My husband and I have been trying to get the PBA to understand the concept of money…as in, we don’t have a bunch but we always have enough, and that we choose to live within our means. By many people’s standards we are “rich” but that doesn’t mean we can always go out and buy whatever we want, whenever we want it. We want them to know that money doesn’t buy happiness, and may only give a sense of false security.That being said, we don’t want them to choose their future careers based on money or potential money; we want them to follow the path God has laid out for them; we pray that they will love the jobs they will train for and someday grow up to have – and that they will be passionate and diligent and strive to do their best.

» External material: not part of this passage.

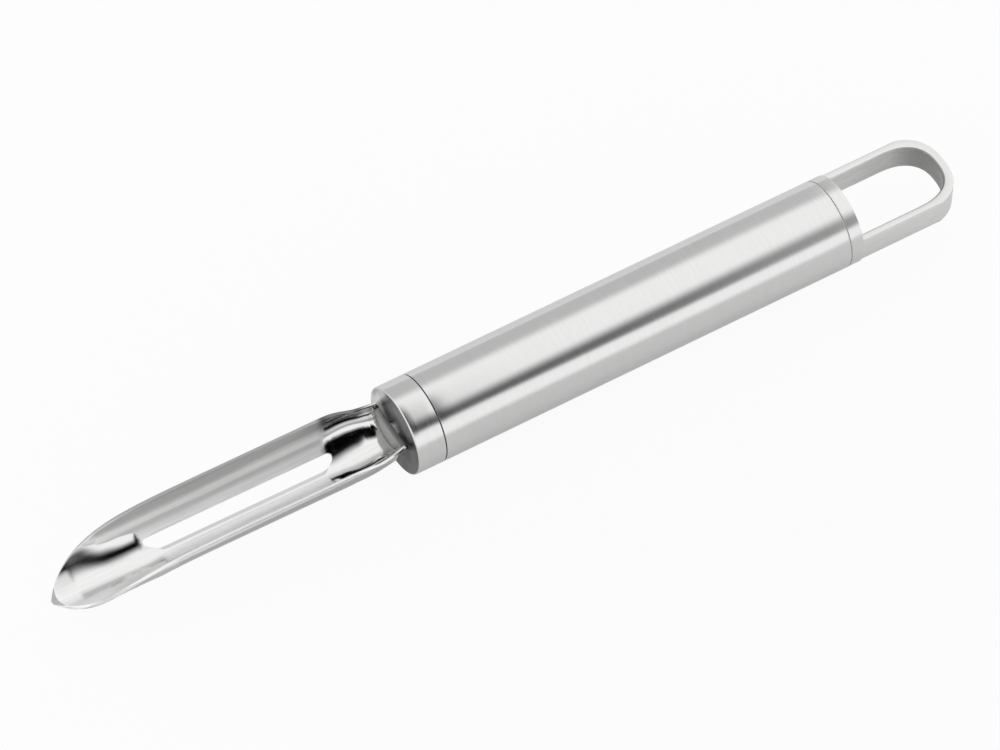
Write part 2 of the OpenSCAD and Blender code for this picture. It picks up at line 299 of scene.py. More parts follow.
class Group(Board):
    """Geometry Nodes group with named inputs, whose result is made real and gets a finish."""

    def __init__(self, name: str, **kinds: str) -> None:
        """Makes the group and its inputs.

        Args:
            name: name of the group.
            **kinds: kind of each input; Axis Height, for one, is given as axis_height.
        """
        super().__init__(bpy.data.node_groups.new(name, "GeometryNodeTree"))
        face = self.tree.interface
        face.new_socket("Geometry", in_out="OUTPUT", socket_type="NodeSocketGeometry")
        kinds["finish"] = "Material"
        for key, kind in kinds.items():
            face.new_socket(self.title(key), in_out="INPUT", socket_type="NodeSocket" + kind)
        sockets = self.add("NodeGroupInput").outputs
        self.given = {key: Value(self, sockets[self.title(key)]) for key in kinds}

    @staticmethod
    def title(key: str) -> str:
        """Name of the input that a key stands for."""
        return key.replace("_", " ").title()

    def close(self, geometry: Value) -> None:
        """Ends the group: makes the geometry real and gives it the finish.

        Args:
            geometry: what the group has built.
        """
        real = self.value("GeometryNodeRealizeInstances", {0: geometry})
        dressed = self.value("GeometryNodeSetMaterial", {"Geometry": real, "Material": self.given["finish"]})
        self.add("NodeGroupOutput", {0: dressed})

    def bake(self, name: str, **values: object) -> Object:
        """Runs the group and keeps its result as a plain mesh.

        Args:
            name: name of the piece.
            **values: the group's inputs, by the keys that it was made with.

        Returns:
            The linked object, without a modifier.
        """
        holder = link_object(name, bpy.data.meshes.new(name))
        modifier = holder.modifiers.new("build", "NODES")
        modifier.node_group = self.tree
        named = {self.title(key): value for key, value in values.items()}
        for item in self.tree.interface.items_tree:
            if item.in_out == "INPUT":
                modifier[item.identifier] = named[item.name]
        graph = bpy.context.evaluated_depsgraph_get()
        mesh = bpy.data.meshes.new_from_object(holder.evaluated_get(graph))
        holder.modifiers.remove(modifier)
        holder.data = mesh
        mesh.name = name
        mesh.materials.clear()
        mesh.materials.append(values["finish"])
        mesh.polygons.foreach_set("material_index", [0] * len(mesh.polygons))
        finish_mesh(mesh)
        return holder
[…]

In our past discussions with the PBA, we have shared with them a few of our previous work experiences:
- my 3-week stint in high school at Speedy Spaghetti (yeah…I quit just a couple weeks before the Board of Health shut them down; I had nothing to do with that, by the way);
- my summer work as a nanny (in which I determined I was NOT going to have boys, and I DEFINITELY was NOT going to give my children names with the same first letter…how annoying is that?)
- my husband’s first job ever, working at JCPenney’s (can’t you just picture him wearing his dress shirt with his knit ties? Handsome!);
- and my husband’s job at the Coca-Cola plant one summer (during which he drank more Coke than anyone should be allowed to drink).
Just recently my husband was talking about when he worked the closing shifts and would walk down to Luca Pizza, just before it closed. The restaurant employees would sell whatever they had leftover for bargain-basement prices, just to get rid of it and not take a total loss; they clearly could not save the pizza for the next day (I mean, I love leftover pizza, but I don’t suppose there is much of a market for day-old, leftover pizza, being sold directly from a restaurant).Fast-forward to today: my 9yo is talking about how terrific his dad’s job was in high school.
“Which one?” I asked.“The one where he got the pizza really cheap at night.”
“And that made the job great?”“Oh yeah!”
While I can appreciate the child’s penchant for eating on the cheap, I think, perhaps, we need to better define what makes a job “great” as there seems to be a slight misunderstanding.